Microscopic Surface Structure of Liquid Alkali Metals

TL;DR

This study uses x-ray scattering to analyze the microscopic surface structure of a liquid alkali metal alloy, revealing surface layering behavior and its resistance to oxidation and hydride formation.

Contribution

It provides the first detailed x-ray scattering analysis of liquid alkali metal surfaces, showing surface layering and stability against oxidation.

Findings

Surface follows capillary wave roughness

Surface layering is less pronounced than in other metals

Oxide and hydride do not form under experimental conditions

Abstract

We report an x-ray scattering study of the microscopic structure of the surface of a liquid alkali metal.
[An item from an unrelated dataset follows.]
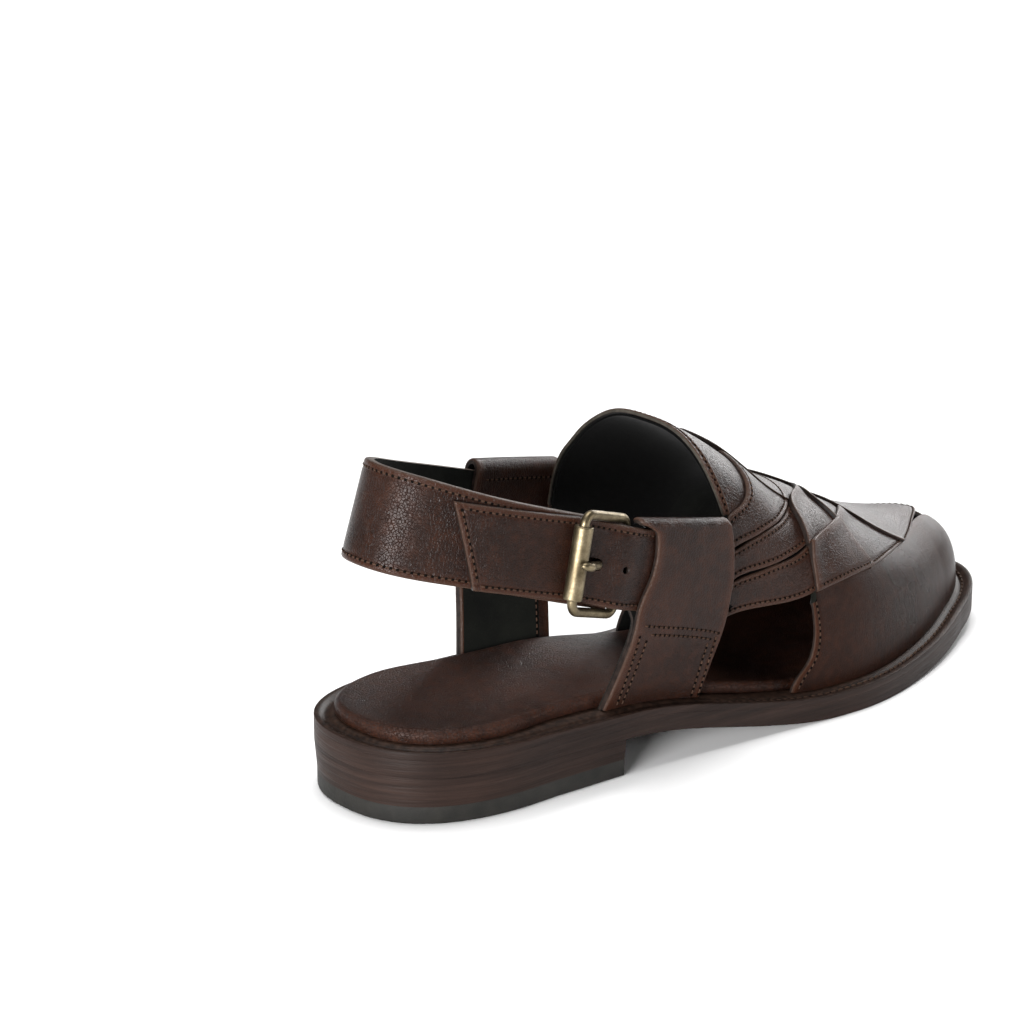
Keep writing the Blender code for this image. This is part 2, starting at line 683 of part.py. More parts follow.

The bulk liquid structure factor of the eutectic K67Na33 alloy is characteristic of an ideal mixture, and so shares the properties of an elemental liquid alkali metal. Analysis of off-specular diffuse scattering and specular x-ray reflectivity shows that the surface roughness of the K-Na alloy follows simple capillary wave behavior with a surface structure factor indicative of surface induced layering. Comparison of thelow-angle tail of the K67Na33 surface structure factor with the one measured for liquid Ga and In previously suggests that layering is less pronounced in alkali metals. Controlled exposure of the liquid to H2 and O2 gas does not affect the surface structure, indicating that oxide and hydride are not stable at the liquid surface under these experimental conditions.